Por ordem do governo italiano, os 1.800 que chegaram a viver no centro de detenção da cidade foram removidos e estão espalhados pelo país, uma medida que tenta livrar a ilha turística do estigma de porto dos clandestinos. O Estado localizou dezenas de náufragos resgatados em Lampedusa vivendo na cidade de Foggia, na Itália continental, a mais de mil quilômetros do porto de chegada.

 

Entre os imigrantes, há originários da Nigéria, da Eritreia, de Gana, da Somália, de Burkina-Faso, da Costa do Marfim e até de Bangladesh, entre outros. Em comum, todos têm a passagem por portos da Líbia, de onde embarcaram após pagar, em média, US$ 1 mil aos traficantes que exploram a imigração ilegal na região.

 

Charity Akhabue é uma das sobreviventes da travessia. Nigeriana de 20 anos, embarcou em novembro para a Europa na cidade de Suara, na Líbia, com outros 71 imigrantes africanos. Cinco dias depois, quando o combustível estava acabando, ela foi resgatada pela Guarda Costeira italiana nas imediações de Lampedusa.

 

"Nos últimos três dias, não tínhamos mais comida nem água", recorda-se. Desde sua chegada à Itália, Charity passou pelo centro de detenção de Lampedusa e por um centro de acolhimento na Sicília. Hoje, vive em Foggia à espera de trabalho. "Graças a Deus, vou receber meus documentos de refugiada", afirmou.

 

Um de seus amigos é Samuel Oleike, nigeriano de 25 anos, outra testemunha do drama.
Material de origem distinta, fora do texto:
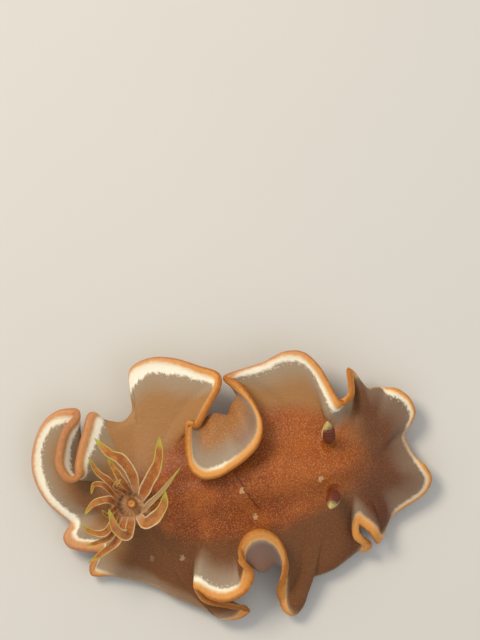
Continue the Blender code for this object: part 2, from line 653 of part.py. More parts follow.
def build_limb(name, path, count, outline, finish, sides=10, side=None, flat=False):
    """Closed body along a path.

    outline gives, for each share of the length, half the width and half the
    thickness of the cross-section; side is the way its width lies at the start,
    level and square to the whole path where it isn't given; flat turns the
    width level along the way.
    """
    points, along = curve_points(path, count)
    if side is None:
        chord = points[-1] - points[0]
        side = np.array([-chord[1], chord[0] + 1e-6, 0.0])
    angle = np.linspace(0.0, 2 * np.pi, sides, endpoint=False)[:, None]
    rings = []
    for i, share in enumerate(np.linspace(0.0, 1.0, count)):
        side = unit(side - (side @ along[i]) * along[i])
        turned = min(1.0, max(0.0, (share - 0.1) / 0.35)) if flat else 0.0
        lie = unit((1.0 - turned) * side + turned * np.cross([0.0, 0.0, 1.0], along[i]))
        width, thickness = outline(share)
        rings.append(points[i] + width * np.cos(angle) * lie
                     + thickness * np.sin(angle) * np.cross(along[i], lie))
    faces = [tuple(range(sides))[::-1]]
    for i in range(count - 1):
        for j in range(sides):
            k = (j + 1) % sides
            faces.append((i * sides + j, i * sides + k, (i + 1) * sides + k, (i + 1) * sides + j))
    faces.append(tuple(range((count - 1) * sides, count * sides)))
    make_object(name, np.concatenate(rings), faces, finish)


def back_height(x, y):
    """Height of the back's upper face above the point (x, y)."""
    angle = np.linspace(0.0, 2 * np.pi, 180, endpoint=False)
    rows = np.concatenate(dome_rows(angle, 16))
    away = np.hypot(rows[:, 0] - x, rows[:, 1] - y)
    return float(rows[np.argmin(away), 2])


def build_collar(name, centre, radius, tube, finish):
    """Low round collar that follows the back's surface, GAP above it."""
    sides, rings = 8, 28
    vertices, faces = [], []
    for i in range(rings):
        turn = 2 * math.pi * i / rings
        foot = back_height(centre[0] + radius * math.cos(turn), centre[1] + radius * math.sin(turn))
        height = foot + GAP + 1.3 * tube
        for j in range(sides):
            lean = 2 * math.pi * j / sides
            out = radius + tube * math.cos(lean)
            vertices.append((centre[0] + out * math.cos(turn), centre[1] + out * math.sin(turn),
                             height + tube * 1.2 * math.sin(lean)))
            after = (i + 1) % rings
            k = (j + 1) % sides
            faces.append((i * sides + j, i * sides + k, after * sides + k, after * sides + j))
    make_object(name, vertices, faces, finish)


def rhinophore_outline(share):
    """Thin stalk, then a ringed club that swells and runs to a blunt tip."""
    club = math.sin(math.pi * min(1.0, max(0.0, (share - 0.1) / 0.92))) ** 0.8
    ridge = 0.05 * math.cos(2 * math.pi * LAMELLAE * share) * club
    radius = 0.93 * RHINOPHORE_RADIUS * (0.5 * (1.0 - share) ** 2 + club) + ridge
    return radius, radius * 0.9


def build_rhinophore(side, ends):
    """One rhinophore with the low sheath around its foot."""
    (x0, y0), (x1, y1) = ends
    bottom = back_height(x0, y0) + GAP
    lean = ((x1 - x0) * 0.4, (y1 - y0) * 0.4)
    path = ((x0, y0, bottom), (x0 + lean[0], y0 + lean[1], bottom + 0.55 * RHINOPHORE_HEIGHT),
            (x1, y1, bottom + RHINOPHORE_HEIGHT))
    build_limb(f"rhinophore_{side}", path, 2 * LAMELLAE + 6, rhinophore_outline, CLUB, sides=14)
    build_collar(f"rhinophore_sheath_{side}", (x0, y0), 0.95, 0.2, NOTUM)


def build_gill():
    """The circle of gill leaves, the low wall around it and the anal papilla."""
    cx, cy = GILL_CENTRE
    for leaf in LEAVES:
        turn = math.radians(leaf.angle)
        out = np.array([math.cos(turn), math.sin(turn)])
        x, y = GILL_CENTRE + GILL_RADIUS * out
        floor = back_height(x, y) + GAP + 0.1
        path = ((x, y, floor), (x + 0.25 * out[0], y + 0.25 * out[1], floor + 1.0), *leaf.path)

        def outline(share, leaf=leaf):
            point = (1.0 - min(share, 0.98) ** 4) ** 0.7
            neck = min(1.0, 0.3 + 1.3 * share)
            return 0.5 * leaf.width * point * neck, 0.5 * LEAF_THICKNESS * (1 - 0.6 * share)

        build_limb(leaf.name, path, 12, outline, LEAF_FLESH, sides=6, side=np.array([-out[1], out[0], 0.0]),
                   flat=True)
    px, py = cx + PAPILLA_OFFSET[0], cy + PAPILLA_OFFSET[1]
    floor = back_height(px, py) + GAP + 0.1
    build_limb("anal_papilla", ((px, py, floor), (px, py, floor + 0.8), (px + 0.1, py, floor + 1.5)), 6,
               lambda share: (0.55 - 0.25 * share**2, 0.55 - 0.25 * share**2), PAPILLA_FLESH, sides=12)
    build_collar("gill_wall", GILL_CENTRE, GILL_RADIUS + 1.2, 0.2, NOTUM)


def build_head():
    """Mouth bulb under the front of the mantle, with its two oral tentacles."""
    cx, cy, cz = HEAD_CENTRE
    rx, ry, rz = HEAD_RADII
    path = ((cx, cy - ry, cz), (cx, cy, cz), (cx, cy + ry, cz))

    def outline(share):
        bulge = math.sqrt(max(0.02, 1.0 - (2 * share - 1) ** 2))
        return rx * bulge, rz * bulge

    build_limb("head", path, 13, outline, PALE, sides=16)
    for side, sign in (("left", 1), ("right", -1)):
        start = (cx + 0.45, cy + sign * (ry + 0.1 + GAP), cz)
        middle = (start[0] + 0.3, start[1] + sign * 0.5 * TENTACLE_LENGTH, cz - 0.1)
        tip = (start[0] + 0.9, start[1] + sign * 0.9 * TENTACLE_LENGTH, cz - 0.2)
        build_limb(f"oral_tentacle_{side}", (start, middle, tip), 7,
                   lambda share: (0.42 - 0.24 * share, 0.36 - 0.2 * share), PALE, sides=8)


def main():
    clear_scene()
    mantle = Mantle()
    for name, start, end in SECTIONS:
        build_mantle_section(mantle, name, start, end)
    build_trunk()
    build_head()
    build_rhinophore("left", RHINOPHORE_LEFT)
    build_rhinophore("right", RHINOPHORE_RIGHT)
    build_gill()


main()
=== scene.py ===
"""Reef sea slug with a ruffled mantle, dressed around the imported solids.

The animal lies along X with its head at +X and its left side at +Y, on the plane
z = 0. Sizes are millimetres in the animal's frame; MM turns them into metres.
"""
import logging
import math
from dataclasses import dataclass
from enum import Enum

import bmesh
import bpy
import numpy as np
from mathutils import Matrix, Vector

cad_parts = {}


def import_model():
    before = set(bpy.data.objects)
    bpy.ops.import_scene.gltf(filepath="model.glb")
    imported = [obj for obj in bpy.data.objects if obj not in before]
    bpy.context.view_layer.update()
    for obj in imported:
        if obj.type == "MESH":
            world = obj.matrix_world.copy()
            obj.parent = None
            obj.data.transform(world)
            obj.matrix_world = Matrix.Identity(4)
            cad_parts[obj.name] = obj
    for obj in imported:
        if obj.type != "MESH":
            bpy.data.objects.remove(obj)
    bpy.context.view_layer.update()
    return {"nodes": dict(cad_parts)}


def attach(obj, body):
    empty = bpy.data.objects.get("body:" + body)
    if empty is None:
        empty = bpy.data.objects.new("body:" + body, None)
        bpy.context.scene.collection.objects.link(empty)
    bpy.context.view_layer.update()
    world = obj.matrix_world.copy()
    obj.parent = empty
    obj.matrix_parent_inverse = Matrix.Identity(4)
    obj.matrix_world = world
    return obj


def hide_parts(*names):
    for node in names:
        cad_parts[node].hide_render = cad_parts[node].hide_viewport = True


log = logging.getLogger("scene")

MM = 0.001


def unit(vectors: np.ndarray) -> np.ndarray:
    """Vectors scaled to length one along the last axis."""
    length = np.linalg.norm(vectors, axis=-1, keepdims=True)
    return vectors / np.maximum(length, 1e-9)


def level(vectors: np.ndarray) -> np.ndarray:
    """Copy of the vectors with no vertical part.

    Args:
        vectors: points or directions [..., 3].

    Returns:
        The copy, with 0 for every z.
    """
    flat = np.array(vectors, dtype=float)
    flat[..., 2] = 0.0
    return flat


def lerp(pair: tuple | np.ndarray, share: float | np.ndarray) -> float | np.ndarray:
    """Value between the pair's two, at this share of the way."""
    return pair[0] + (pair[1] - pair[0]) * share


def smooth_step(low: float, high: float, value: np.ndarray) -> np.ndarray:
    """0 below low, 1 above high, and an S-curve between them."""
    share = np.clip((value - low) / (high - low), 0.0, 1.0)
    return share * share * (3.0 - 2.0 * share)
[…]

Recém-formado em engenharia mecânica, falando inglês com poucas falhas, contou ter chegado à Itália vindo de Trípoli, em 5 de abril, em uma das últimas levas antes que a Guarda Costeira italiana passasse a enviar os barcos de volta para a África.

 

Oleike aguarda o julgamento de seu pedido de asilo político, cujas razões não aceita comentar. "Temos problemas na Nigéria. Se tiver de voltar, não sei o que farei", diz, em tom angustiado. "Gostaria de ficar, de fazer algo na minha área, a engenharia. Tudo o que eu quero é trabalhar. Aceito qualquer coisa."

 

A também nigeriana Queen E., de 21 anos, obteve o status de refugiada, mas nada sabe sobre seu destino. "Eu gosto da Itália, mas vou ficar onde me aceitarem. Por enquanto, tenho de ficar no ‘campo’ (centro de detenção), porque ninguém me dá emprego", desabafa. "Os italianos não gostam de ver negros no centro da cidade, pegando seus ônibus ou trabalhando. Eles são racistas."